● **Set problem**: Every record must be repeated exactly, with no omission.

● **Listed entries**:
▬▬▬▬▬▬
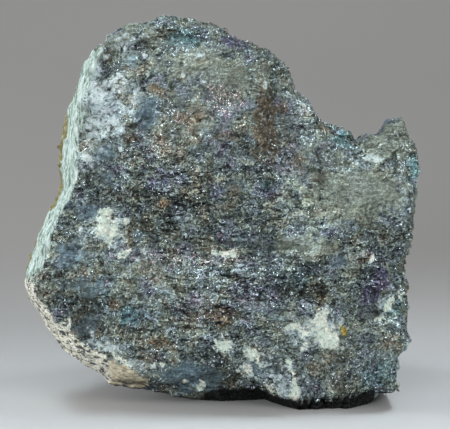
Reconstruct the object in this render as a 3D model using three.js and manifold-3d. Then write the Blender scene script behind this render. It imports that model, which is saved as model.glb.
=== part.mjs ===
import * as THREE from "three";
import { mergeVertices } from "three/addons/utils/BufferGeometryUtils.js";
import { ImprovedNoise } from "three/addons/math/ImprovedNoise.js";
import Module from "manifold-3d";

// Peacock ore (tarnished bornite): one broken lump that stands on a small flat foot.
// Millimetres, +Z up, +X right, the broken face towards -Y, the origin under the middle.
//
// The lump is drawn lying in the plane of its broken face: x right, y up, z out of the face.
// It is then leant back and cut off level at the foot.

const stoneWidth = 110; // the longest side, across the broken face
const leanBack = THREE.MathUtils.degToRad(12); // of the broken face from upright
const crownThickness = 34; // face to back at the top
const footThickness = 58; // face to back at the bottom
const crownHeight = 53; // top of the outline above the middle of the face
const footDrop = 56.3; // level of the foot below the middle of the face
const faceSegments = 38; // along each edge of the face
const rimSegments = 10; // from the face round the rim to the back
const rimAt = 0.3; // share of the way round at which the rim stands furthest out

// The outline, edge by edge, as it looks square-on from the sight distance.
// Top and bottom run to the right, left and right run down.
const sightDistance = 620;
const topLeft = [-34.7, 46.1];
const topRight = [51.1, 23.1];
const bottomLeft = [-31.1, -49.2];
const bottomRight = [49.3, -51.4];
const outline = {
  top: [
    topLeft, [-32.2, 48.1], [-28.9, 50.1], [-25.3, 51.7], [-20.5, 51.9], [-16.9, 53.2],
    [-12.2, 52.9], [-8.3, 51.9], [-2.8, 51.5], [-0.6, 50], [1.9, 48.1], [5, 47.1],
    [10.6, 45.3], [13.3, 42.8], [16.9, 39.7], [18.9, 36.9], [20.6, 32.5], [23.6, 29.7],
    [25.3, 27.5], [26.7, 24.4], [29.4, 23.3], [32.2, 22.9], [35.6, 21.9], [37.3, 20.6],
    [38.4, 17.8], [39.4, 19.9], [41.1, 21.3], [43.9, 21.9], [45.3, 23.6], [46.7, 24.9],
    [49.4, 24.4], topRight,
  ],
  bottom: [
    bottomLeft, [-28.3, -50], [-24.2, -49.7], [-19.4, -50.3], [-15, -51.4], [-11.7, -52.4],
    [-7.2, -53.2], [-5, -52.5], [-2.8, -51.1], [0.8, -50.3], [6.4, -50.4], [10.6, -51.1],
    [13.9, -52.2], [17.5, -53.1], [21.7, -53.5], [25.8, -53.5], [30, -53.2], [33.3, -52.6],
    [37.8, -51.8], [41.1, -51], [43.9, -50.8], [45.6, -51.4], bottomRight,
  ],
  left: [
    topLeft, [-36.9, 43.6], [-38.6, 41.1], [-39.6, 37.8], [-41.8, 30.3], [-43.3, 26.4],
    [-44.4, 21.7], [-45.6, 13.3], [-45.1, 8.6], [-45.6, 5], [-46.9, 1.7], [-48.6, -1.1],
    [-51.7, -7.8], [-53.1, -11.1], [-54.9, -18.3], [-54.7, -21.1], [-53.9, -23.9],
    [-52.2, -26.7], [-50.6, -29.7], [-49.4, -32.8], [-47.2, -35.3], [-43.3, -40.6],
    [-40, -42.8], [-33.9, -47.2], bottomLeft,
  ],
  right: [
    topRight, [51.7, 21.4], [51.5, 20], [52.8, 18.6], [54.2, 15.8], [55, 13.1], [54.3, 10],
    [53.9, 5.6], [53.6, 0.8], [53.1, -3.3], [53.1, -8.9], [52.5, -10.8], [51.4, -11.7],
    [51.2, -16.7], [51.4, -24.2], [52.4, -26.7], [51.9, -31.7], [51.7, -34.7],
    [52.8, -36.9], [51.1, -39.4], [49.4, -41.1], [48.6, -44.4], [48.3, -47.2],
    [49.2, -49.4], bottomRight,
  ],
};

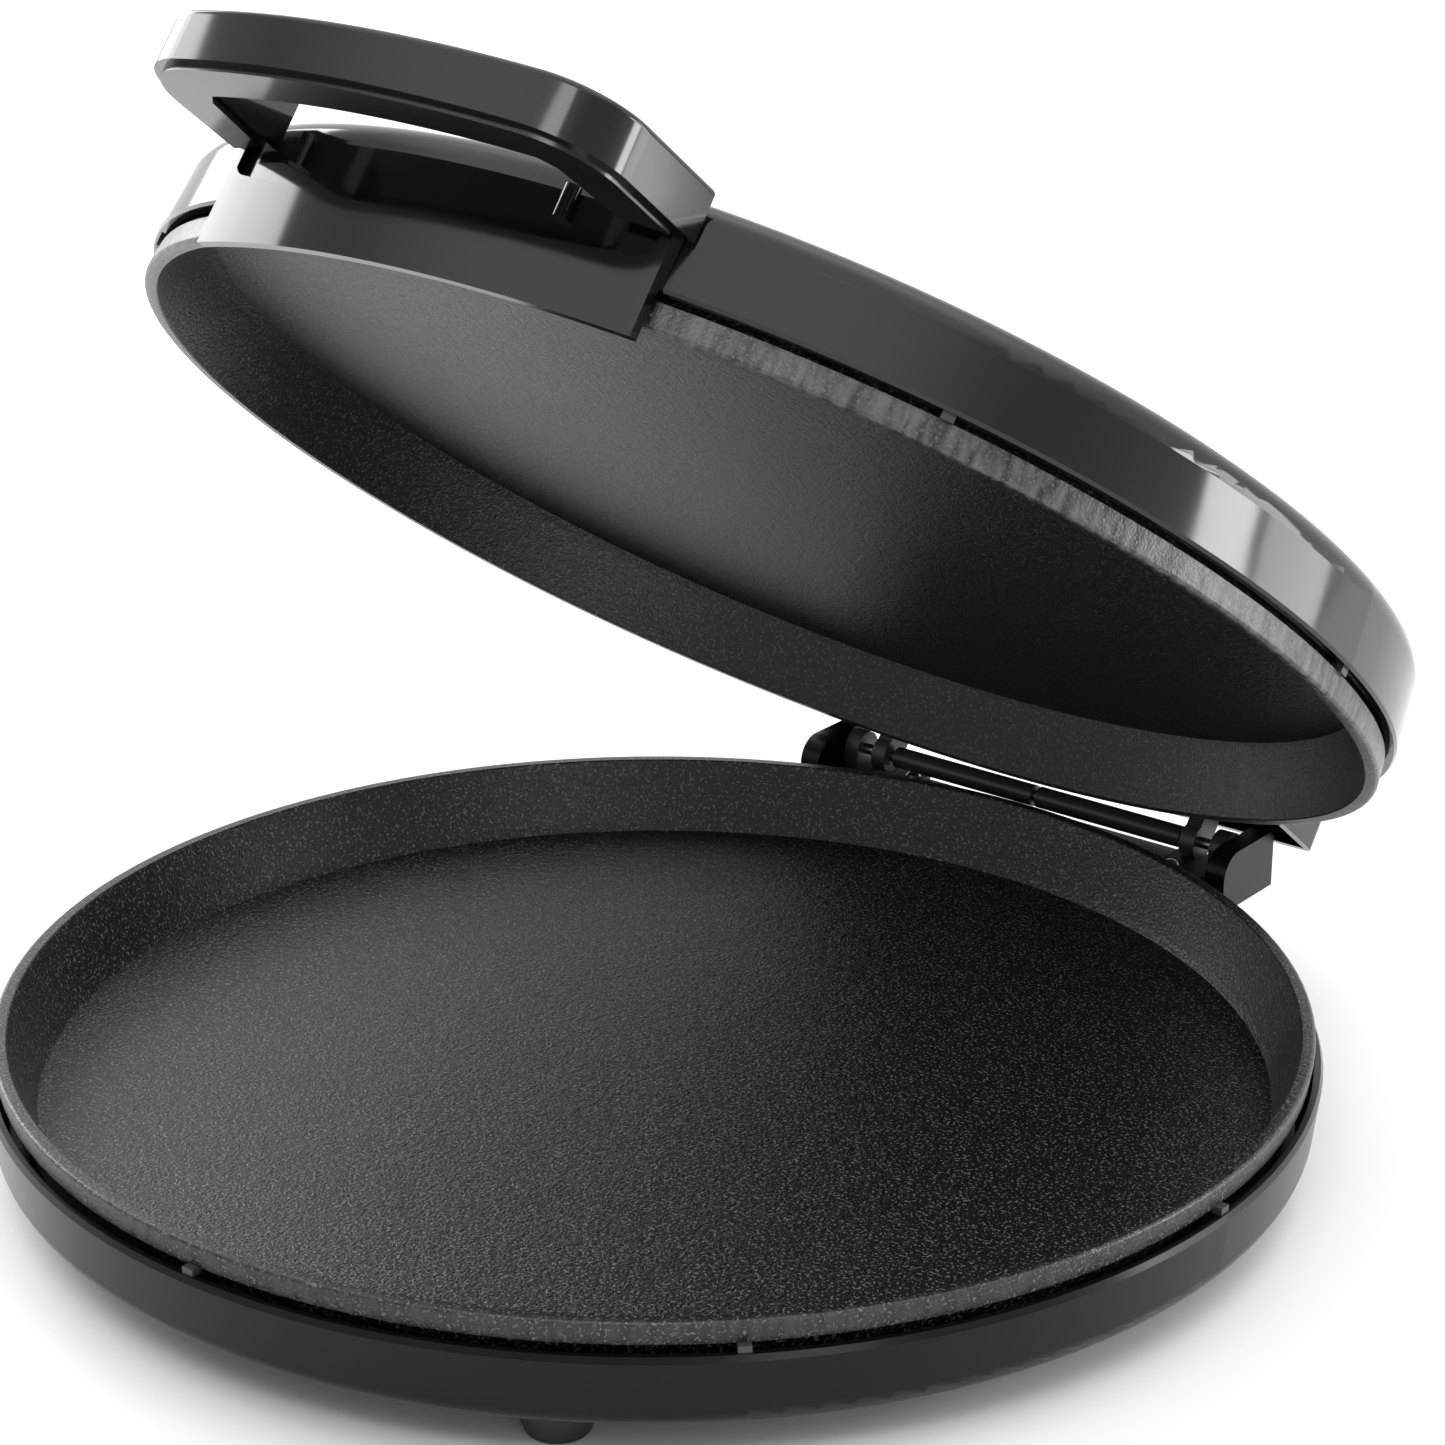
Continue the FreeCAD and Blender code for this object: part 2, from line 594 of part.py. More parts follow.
▬▬▬▬▬▬
● **Written answer**:
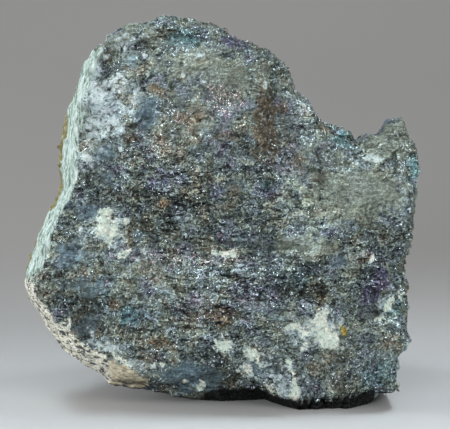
Reconstruct the object in this render as a 3D model using three.js and manifold-3d. Then write the Blender scene script behind this render. It imports that model, which is saved as model.glb.
=== part.mjs ===
import * as THREE from "three";
import { mergeVertices } from "three/addons/utils/BufferGeometryUtils.js";
import { ImprovedNoise } from "three/addons/math/ImprovedNoise.js";
import Module from "manifold-3d";

// Peacock ore (tarnished bornite): one broken lump that stands on a small flat foot.
// Millimetres, +Z up, +X right, the broken face towards -Y, the origin under the middle.
//
// The lump is drawn lying in the plane of its broken face: x right, y up, z out of the face.
// It is then leant back and cut off level at the foot.

const stoneWidth = 110; // the longest side, across the broken face
const leanBack = THREE.MathUtils.degToRad(12); // of the broken face from upright
const crownThickness = 34; // face to back at the top
const footThickness = 58; // face to back at the bottom
const crownHeight = 53; // top of the outline above the middle of the face
const footDrop = 56.3; // level of the foot below the middle of the face
const faceSegments = 38; // along each edge of the face
const rimSegments = 10; // from the face round the rim to the back
const rimAt = 0.3; // share of the way round at which the rim stands furthest out

// The outline, edge by edge, as it looks square-on from the sight distance.
// Top and bottom run to the right, left and right run down.
const sightDistance = 620;
const topLeft = [-34.7, 46.1];
const topRight = [51.1, 23.1];
const bottomLeft = [-31.1, -49.2];
const bottomRight = [49.3, -51.4];
const outline = {
  top: [
    topLeft, [-32.2, 48.1], [-28.9, 50.1], [-25.3, 51.7], [-20.5, 51.9], [-16.9, 53.2],
    [-12.2, 52.9], [-8.3, 51.9], [-2.8, 51.5], [-0.6, 50], [1.9, 48.1], [5, 47.1],
    [10.6, 45.3], [13.3, 42.8], [16.9, 39.7], [18.9, 36.9], [20.6, 32.5], [23.6, 29.7],
    [25.3, 27.5], [26.7, 24.4], [29.4, 23.3], [32.2, 22.9], [35.6, 21.9], [37.3, 20.6],
    [38.4, 17.8], [39.4, 19.9], [41.1, 21.3], [43.9, 21.9], [45.3, 23.6], [46.7, 24.9],
    [49.4, 24.4], topRight,
  ],
  bottom: [
    bottomLeft, [-28.3, -50], [-24.2, -49.7], [-19.4, -50.3], [-15, -51.4], [-11.7, -52.4],
    [-7.2, -53.2], [-5, -52.5], [-2.8, -51.1], [0.8, -50.3], [6.4, -50.4], [10.6, -51.1],
    [13.9, -52.2], [17.5, -53.1], [21.7, -53.5], [25.8, -53.5], [30, -53.2], [33.3, -52.6],
    [37.8, -51.8], [41.1, -51], [43.9, -50.8], [45.6, -51.4], bottomRight,
  ],
  left: [
    topLeft, [-36.9, 43.6], [-38.6, 41.1], [-39.6, 37.8], [-41.8, 30.3], [-43.3, 26.4],
    [-44.4, 21.7], [-45.6, 13.3], [-45.1, 8.6], [-45.6, 5], [-46.9, 1.7], [-48.6, -1.1],
    [-51.7, -7.8], [-53.1, -11.1], [-54.9, -18.3], [-54.7, -21.1], [-53.9, -23.9],
    [-52.2, -26.7], [-50.6, -29.7], [-49.4, -32.8], [-47.2, -35.3], [-43.3, -40.6],
    [-40, -42.8], [-33.9, -47.2], bottomLeft,
  ],
  right: [
    topRight, [51.7, 21.4], [51.5, 20], [52.8, 18.6], [54.2, 15.8], [55, 13.1], [54.3, 10],
    [53.9, 5.6], [53.6, 0.8], [53.1, -3.3], [53.1, -8.9], [52.5, -10.8], [51.4, -11.7],
    [51.2, -16.7], [51.4, -24.2], [52.4, -26.7], [51.9, -31.7], [51.7, -34.7],
    [52.8, -36.9], [51.1, -39.4], [49.4, -41.1], [48.6, -44.4], [48.3, -47.2],
    [49.2, -49.4], bottomRight,
  ],
};

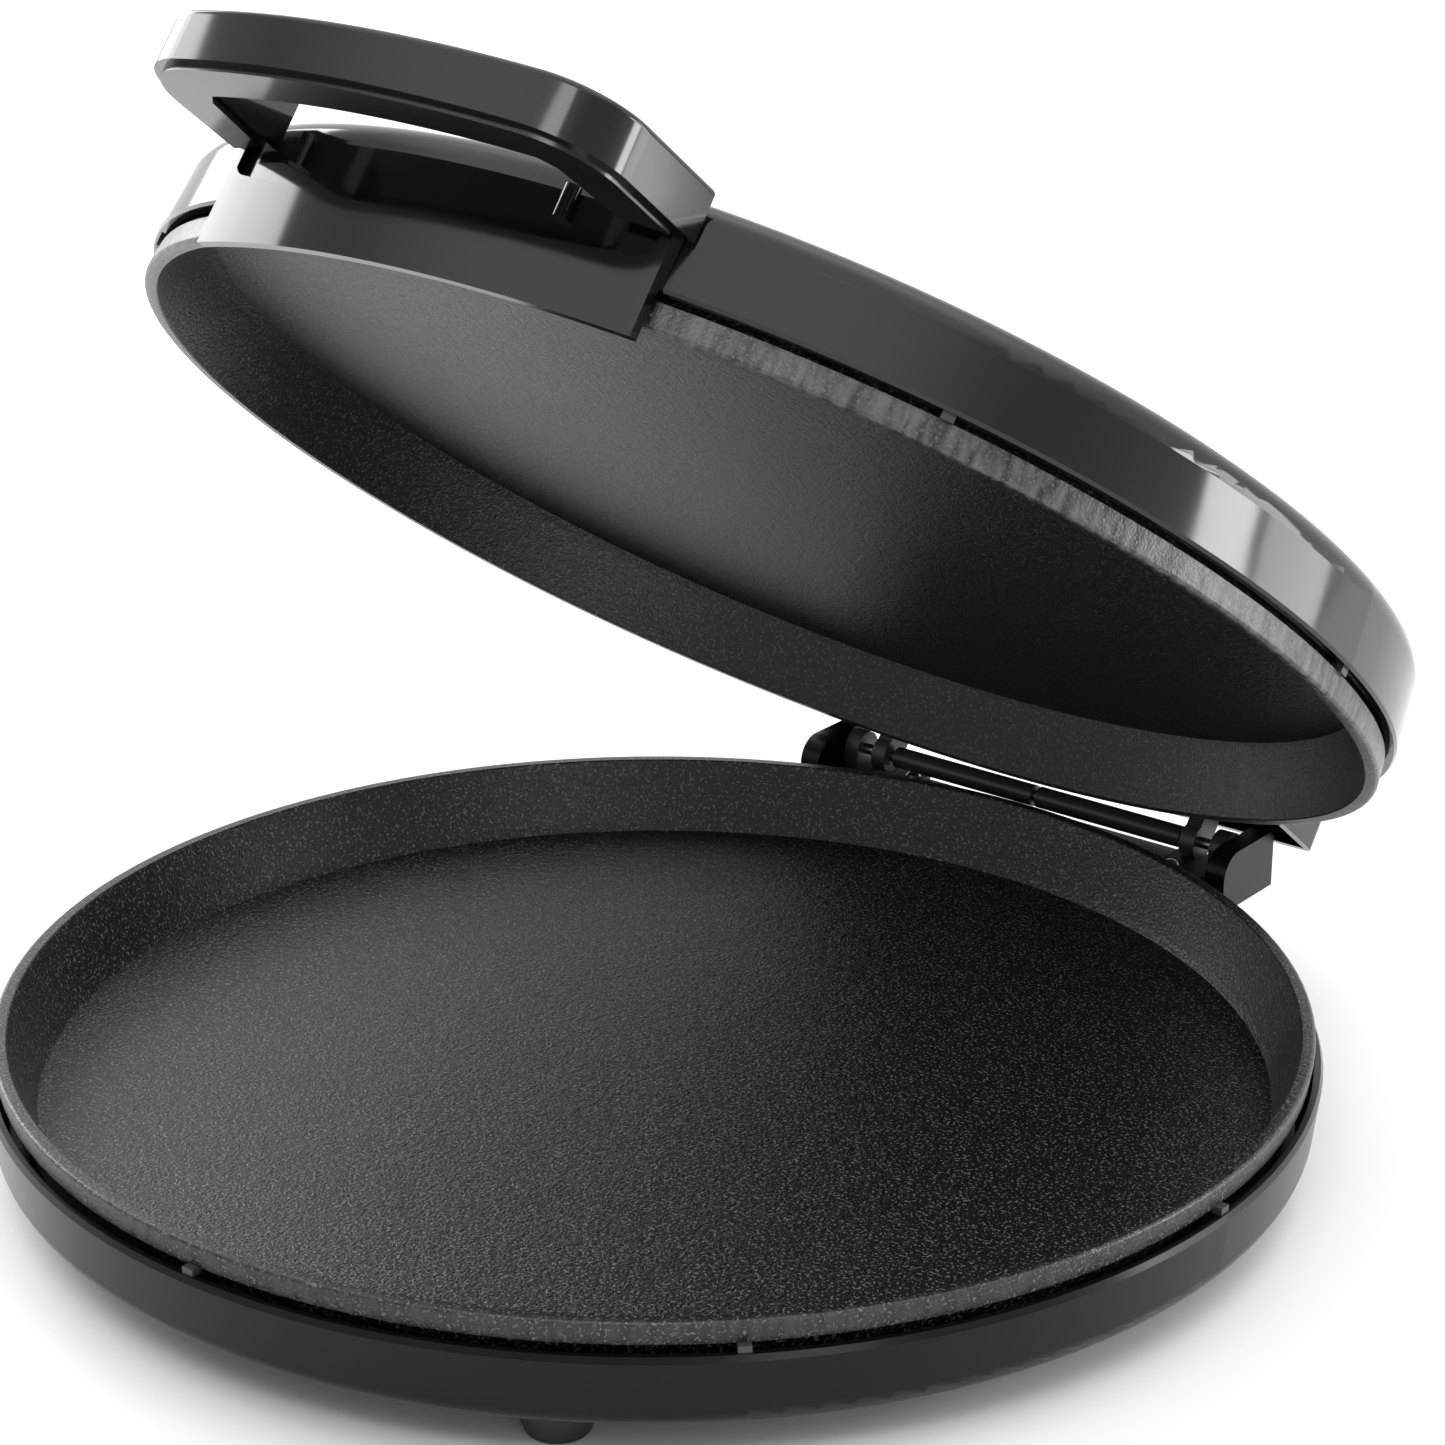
Continue the FreeCAD and Blender code for this object: part 2, from line 594 of part.py. More parts follow.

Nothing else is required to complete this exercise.